Walking over to the Main Stage for the French DJ-duo Justice, we puzzle over a scrap of conversation overheard between two earnest young bucks: “I’ve always been more into the Asian/Buddhist/Eastern thing. Are you more into the Weezer thing?” It’s been a long day, so we leave before Avicii. In the morning we will learn that Madonna joined him onstage.

By Sunday we have this shit locked down. We know where the “good” bathrooms are, the shortest route from the Live Stage to the UMF Ibiza Stage, the best arepa stand. We are in fighting form. We are prepared to max this out.

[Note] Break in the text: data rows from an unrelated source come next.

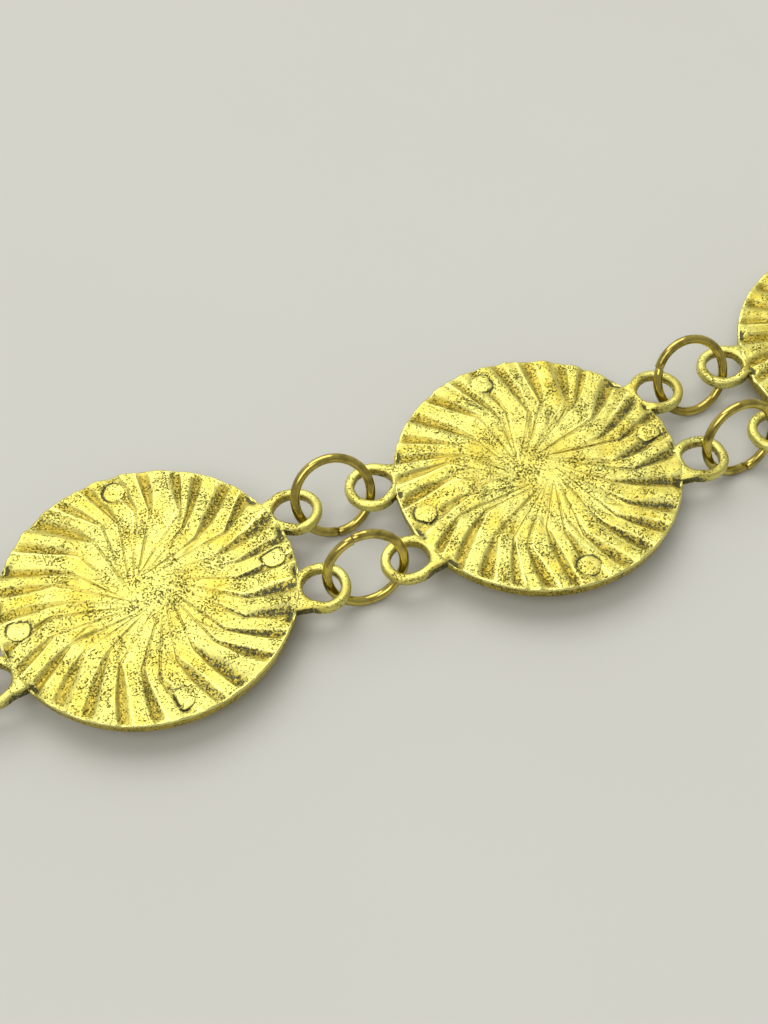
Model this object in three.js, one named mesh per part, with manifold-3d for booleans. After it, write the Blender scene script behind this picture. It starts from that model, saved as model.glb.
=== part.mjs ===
// Chain belt of round fluted discs, cast in one piece with four flat eyes each and joined by
// pairs of jump rings. It lies flat and open, along an arc, with a double hook at one end.
// Millimetres, +Z up, the belt runs along +X and the middle of its length is at X = 0.

import * as THREE from 'three';
import Module from 'manifold-3d';
import { mergeVertices } from 'three/addons/utils/BufferGeometryUtils.js';

const wasm = await Module();
wasm.setup();

// Driving dimensions of the belt
const discCount = 13;
const discRadius = 22;
const pitch = 61.4;            // centre to centre of two discs
const bend = 3.68;             // degrees that the chain turns at each disc

// Disc, seen from the side
const discTop = 5.8;           // top of the ridges and of the rim lip
const rimEdgeTop = 5.6;        // the lip's outer edge is rounded off to this height
const rimBottom = 3.6;
const rimDraft = 0.25;         // the rim draws in by this much towards its bottom
const lipInner = 21.2;
const footTop = 14.8;          // radii of the foot ring under the disc
const footOuter = 14;
const footInner = 12;
const recessInner = 11.4;
const recessTop = 3.5;

// Flutes: each one runs out from the hub, kinks and swings back towards the rim
const flutes = 30;
const hubRadius = 2.6;
const hubTop = 5.55;
const kinkRadius = 13.2;
const kinkTurn = -11;          // degrees from the hub to the kink
const rimTurn = 9;             // degrees from the kink to the flute's outer end
const fluteEnd = 20.5;
const kinkValley = 5.4;
const endValley = 5.3;

// Eyes, two on either side of a disc
const eyeX = 24.2;             // hole centre from the disc's centre
const eyeY = 7.26;
const eyeBottom = 4.05;
const eyeTop = 5.5;
const eyeHole = [2.85, 2.65];   // half length and half width of the oval hole
const eyeOuter = [4.35, 4.1];
const eyeRoot = 21.1;          // the eye's root lies on this radius, inside the rim
const eyeRootWidth = 3.2;      // half the width of the root, which is narrower than the loop
const eyeTipSides = 6;
const eyeHoleSides = 10;

// Jump rings, one pose for the far row of eyes and one for the near row
const ringRadius = 5.9;        // to the middle of the wire
const wireRadius = 0.73;
const ringSteps = 12;
const wireSteps = 6;
const rings = [
  { row: 'far', side: 1, shift: -0.06, height: 5.84, tilt: 57.4 },
  { row: 'near', side: -1, shift: -0.03, height: 6.41, tilt: 71.7 },
];

// Double hook: a flat bar with two eyes, and two hooks that curl down and back under it
const hookBar = [13, 21.5];    // the bar's span along X, from where a disc's centre would be
const hookBarHalf = 11.3;
const hookWidth = 3.6;
const hookStrip = 1.5;         // thickness of the bar and of the hooks
const hookReach = -2;          // X of the middle of the hook's bend
const hookFoot = 0.1;          // height of the hook's lower leg over the surface
const hookLeg = 6;             // length of the lower leg
const bendSteps = 4;

const gold = { color: 0xd6ce69, roughness: 0.42, metalness: 1 };
const wireGold = { color: 0xb09b4a, roughness: 0.28, metalness: 1 };
const rad = THREE.MathUtils.degToRad;

function toSolid(geometry) {
  const bare = geometry.clone();
  bare.deleteAttribute('normal');
  bare.deleteAttribute('uv');
  const merged = mergeVertices(bare, 1e-4);
  const mesh = new wasm.Mesh({
    numProp: 3,
    vertProperties: new Float32Array(merged.attributes.position.array),
    triVerts: new Uint32Array(merged.index.array),
  });
  return new wasm.Manifold(mesh);
}

function toGeometry(solid) {
  const { vertProperties, triVerts } = solid.getMesh();
  const geometry = new THREE.BufferGeometry();
  geometry.setAttribute('position', new THREE.BufferAttribute(vertProperties, 3));
  geometry.setIndex(new THREE.BufferAttribute(triVerts, 1));
  return geometry;
}

// Closed surface through loops of points round the Z axis, from a top middle point to a bottom
// one. A loop may have as many points as the one before it, twice as many or half as many.
function skin(loops, topMiddle, bottomMiddle) {
  const points = [topMiddle, ...loops.flat(), bottomMiddle];
  const starts = loops.map((_, i) => 1 + loops.slice(0, i).reduce((sum, loop) => sum + loop.length, 0));
  const index = [];
  const at = (i, k) => starts[i] + (k + loops[i].length) % loops[i].length;
  for (let k = 0; k < loops[0].length; k++) {
    index.push(0, at(0, k), at(0, k + 1));
  }
  for (let i = 1; i < loops.length; i++) {
    const upper = loops[i - 1].length;
    const lower = loops[i].length;
    for (let k = 0; k < Math.min(upper, lower); k++) {
      if (upper === lower) {
        index.push(at(i - 1, k), at(i, k), at(i, k + 1));
        index.push(at(i - 1, k), at(i, k + 1), at(i - 1, k + 1));
      } else if (upper < lower) {
        index.push(at(i - 1, k), at(i, 2 * k), at(i, 2 * k + 1));
        index.push(at(i - 1, k), at(i, 2 * k + 1), at(i - 1, k + 1));
        index.push(at(i - 1, k + 1), at(i, 2 * k + 1), at(i, 2 * k + 2));
      } else {
        index.push(at(i - 1, 2 * k), at(i, k), at(i - 1, 2 * k + 1));
        index.push(at(i - 1, 2 * k + 1), at(i, k), at(i, k + 1));
        index.push(at(i - 1, 2 * k + 1), at(i, k + 1), at(i - 1, 2 * k + 2));
      }
    }
  }
  const last = loops.length - 1;
  for (let k = 0; k < loops[last].length; k++) {
    index.push(points.length - 1, at(last, k + 1), at(last, k));
  }
  const geometry = new THREE.BufferGeometry();
  geometry.setAttribute('position', new THREE.Float32BufferAttribute(points.flat(), 3));
  geometry.setIndex(index);
  return geometry;
}

function loop(count, radius, turn, heights) {
  return Array.from({ length: count }, (_, k) => {
    const angle = rad(turn + 360 * k / count);
    return [radius * Math.cos(angle), radius * Math.sin(angle), heights[k % heights.length]];
  });
}

function discBody() {
  const outer = kinkTurn + rimTurn;
  const loops = [
    loop(flutes, hubRadius, 0, [hubTop]),
    loop(2 * flutes, kinkRadius, kinkTurn, [discTop, kinkValley]),
    loop(2 * flutes, fluteEnd, outer, [discTop, endValley]),
    loop(flutes, lipInner, outer, [discTop]),
    loop(flutes, discRadius, outer, [rimEdgeTop]),
    loop(flutes, discRadius - rimDraft, outer, [rimBottom]),
    loop(flutes / 2, footTop, outer, [recessTop]),
    loop(flutes / 2, footOuter, outer, [0]),
    loop(flutes / 2, footInner, outer, [0]),
    loop(flutes / 2, recessInner, outer, [recessTop]),
  ];
  return toSolid(skin(loops, [0, 0, hubTop], [0, 0, recessTop]));
}

// One eye in plan, on the right of a disc or of the hook bar, with its root inside the rim
function eyeShape(y) {
  const rootCorner = (side) => {
    const cornerY = y + side * eyeRootWidth;
    return new THREE.Vector2(Math.sqrt(eyeRoot ** 2 - cornerY ** 2), cornerY);
  };
  const tip = new THREE.EllipseCurve(eyeX, y, ...eyeOuter, -Math.PI / 2, Math.PI / 2);
  const hole = new THREE.EllipseCurve(eyeX, y, ...eyeHole).getPoints(eyeHoleSides);
  const shape = new THREE.Shape([rootCorner(-1), ...tip.getPoints(eyeTipSides), rootCorner(1)]);
  shape.holes.push(new THREE.Path(hole.slice(1)));
  return shape;
}

function eyeSolid(y) {
  const settings = { depth: eyeTop - eyeBottom, bevelEnabled: false };
  return toSolid(new THREE.ExtrudeGeometry(eyeShape(y), settings).translate(0, 0, eyeBottom));
}

function discSolid() {
  let solid = discBody();
  for (const y of [eyeY, -eyeY]) {
    const eye = eyeSolid(y);
    solid = solid.add(eye).add(eye.rotate([0, 0, 180]));
  }
  return solid;
}

// Side view of one hook: out along the top, round the bend and back along the surface
function hookShape() {
  const bendOuter = (eyeTop - hookFoot) / 2;
  const bendInner = bendOuter - hookStrip;
  const middle = hookFoot + bendOuter;
  const shape = new THREE.Shape();
  shape.moveTo(hookBar[0] + 1, eyeTop);
  shape.lineTo(hookReach, eyeTop);
  shape.absarc(hookReach, middle, bendOuter, Math.PI / 2, 3 * Math.PI / 2, false);
  shape.lineTo(hookReach + hookLeg, hookFoot);
  shape.lineTo(hookReach + hookLeg, hookFoot + hookStrip);
  shape.absarc(hookReach, middle, bendInner, 3 * Math.PI / 2, Math.PI / 2, true);
  shape.lineTo(hookBar[0] + 1, eyeTop - hookStrip);
  return shape;
}

function hookSolid() {
  const bar = new THREE.BoxGeometry(hookBar[1] - hookBar[0], 2 * hookBarHalf, hookStrip);
  bar.translate((hookBar[0] + hookBar[1]) / 2, 0, eyeTop - hookStrip / 2);
  let solid = toSolid(bar);
  for (const y of [eyeY, -eyeY]) {
    const settings = { depth: hookWidth, bevelEnabled: false, curveSegments: bendSteps };
    const hook = new THREE.ExtrudeGeometry(hookShape(), settings);
    hook.rotateX(Math.PI / 2).translate(0, y + hookWidth / 2, 0);
    solid = solid.add(toSolid(hook)).add(eyeSolid(y));
  }
  return solid;
}

// The chain's course is an arc with the middle disc at its lowest point. Places are numbered
// from the hook, which stands where one more disc would be.
const middlePlace = (discCount + 1) / 2;
const turnAt = (place) => rad(bend * (place - middlePlace));

function chainPlaces() {
  const places = [new THREE.Vector2(0, 0)];
  for (let i = 0; i < discCount; i++) {
    const step = new THREE.Vector2(pitch, 0).rotateAround(new THREE.Vector2(), turnAt(i + 0.5));
    places.push(places[i].clone().add(step));
  }
  return places;
}

const group = new THREE.Group();

function addPiece(parent, name, geometry, finish) {
  const mesh = new THREE.Mesh(geometry, new THREE.MeshStandardMaterial(finish));
  mesh.name = name;
  parent.add(mesh);
}

function twoDigits(number) {
  return String(number).padStart(2, '0');
}

const discGeometry = toGeometry(discSolid());
const hookGeometry = toGeometry(hookSolid());
const ringGeometry = new THREE.TorusGeometry(ringRadius, wireRadius, wireSteps, ringSteps);
const belt = new THREE.Group();
const places = chainPlaces();

places.forEach((place, i) => {
  const holder = new THREE.Group();
  holder.position.set(place.x, place.y, 0);
  holder.rotation.z = turnAt(i);
  if (i === 0) {
    addPiece(holder, 'hook', hookGeometry, gold);
  } else {
    addPiece(holder, `disc_${twoDigits(i)}`, discGeometry, gold);
  }
  belt.add(holder);
});

// Each pair of jump rings lies midway between the eyes that it joins
for (let i = 0; i < discCount; i++) {
  const eyeRow = (n, side) => new THREE.Vector2(side * eyeX, 0)
    .rotateAround(new THREE.Vector2(), turnAt(n)).add(places[n]);
  const middle = eyeRow(i, 1).add(eyeRow(i + 1, -1)).multiplyScalar(0.5);
  const holder = new THREE.Group();
  holder.position.set(middle.x, middle.y, 0);
  holder.rotation.z = turnAt(i + 0.5);
  for (const ring of rings) {
    const tilted = new THREE.Group();
    tilted.position.set(0, ring.side * eyeY + ring.shift, ring.height);
    tilted.rotation.x = rad(ring.tilt);
    addPiece(tilted, `ring_${twoDigits(i)}_${ring.row}`, ringGeometry, wireGold);
    holder.add(tilted);
  }
  belt.add(holder);
}

// The frame's origin is under the middle of the whole belt's outline
belt.updateMatrixWorld(true);
const outline = new THREE.Box3().setFromObject(belt, true);
belt.position.set(-(outline.min.x + outline.max.x) / 2, -(outline.min.y + outline.max.y) / 2, 0);
group.add(belt);

export default group;
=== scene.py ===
import math

import bpy
import numpy as np
from mathutils import Matrix, Vector


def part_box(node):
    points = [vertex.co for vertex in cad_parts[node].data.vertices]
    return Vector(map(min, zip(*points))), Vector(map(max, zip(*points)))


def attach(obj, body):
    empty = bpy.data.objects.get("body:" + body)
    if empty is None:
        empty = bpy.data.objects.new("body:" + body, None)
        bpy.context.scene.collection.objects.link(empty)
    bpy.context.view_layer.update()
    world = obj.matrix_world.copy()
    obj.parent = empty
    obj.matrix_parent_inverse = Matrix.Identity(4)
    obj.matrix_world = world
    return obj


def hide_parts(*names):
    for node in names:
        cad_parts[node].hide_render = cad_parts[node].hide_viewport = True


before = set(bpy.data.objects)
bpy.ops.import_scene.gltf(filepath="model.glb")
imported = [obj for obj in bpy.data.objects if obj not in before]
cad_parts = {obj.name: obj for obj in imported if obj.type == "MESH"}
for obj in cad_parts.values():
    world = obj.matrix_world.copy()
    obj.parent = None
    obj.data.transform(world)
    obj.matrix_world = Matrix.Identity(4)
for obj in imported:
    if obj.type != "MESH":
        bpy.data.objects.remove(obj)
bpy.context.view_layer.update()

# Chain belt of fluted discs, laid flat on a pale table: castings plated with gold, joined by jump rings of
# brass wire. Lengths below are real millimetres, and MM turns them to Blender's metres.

MM = 0.001
PER_MM = 1000.0                # a noise's Scale for one feature in each millimetre

# The chain's course: it turns a little at each disc, and places are numbered from the hook
DISC_COUNT = 13
MIDDLE_PLACE = (DISC_COUNT + 1) / 2
BEND = math.radians(3.68)

# Seeds of the random draws. A disc's or a ring pair's number is added to its own.
DISC_SEED = 100
RING_SEED = 500
HOOK_SEED = 40

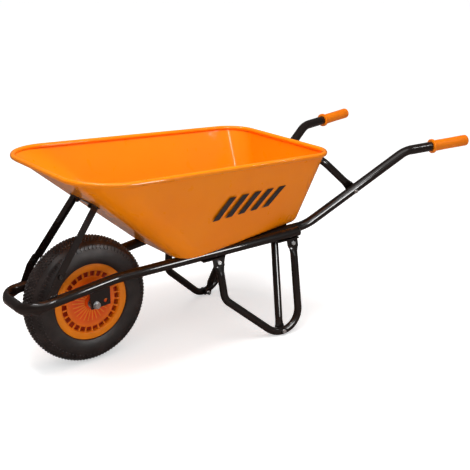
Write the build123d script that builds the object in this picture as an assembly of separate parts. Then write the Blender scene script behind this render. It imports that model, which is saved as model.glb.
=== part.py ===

The two British dudes from SBTRKT ask to turn up the sub. Flying Lotus works his board like a mad scientist, while dragon’s-breath blasts of vertical smoke shoot into the air. The bass at Art Department’s show is literally vision-blurring. We accidentally sneak backstage at Armin Van Buuren, mistaking the stage for the one where Gui Boratto is playing. Van Buuren is on some kind of radiant Jesus tip, extending his arms in the air and beaming, while thousands of bodies writhe before him. We finally make it to Gui Boratto, who leaves the stage with a half-finished bottle of Jack Daniels and a big grin.

Inside a geodesic dome nearby, a full-on rave is going down, complete with chicks wilding out on an elevated platform. Here we spot the final of Ultra’s way-too-perfect, on-the-nose visual metaphors: on the ground underfoot, a pair of discarded, formerly white angel wings gets trampled by the heaving crowd. Ultra my friend, you make it too easy.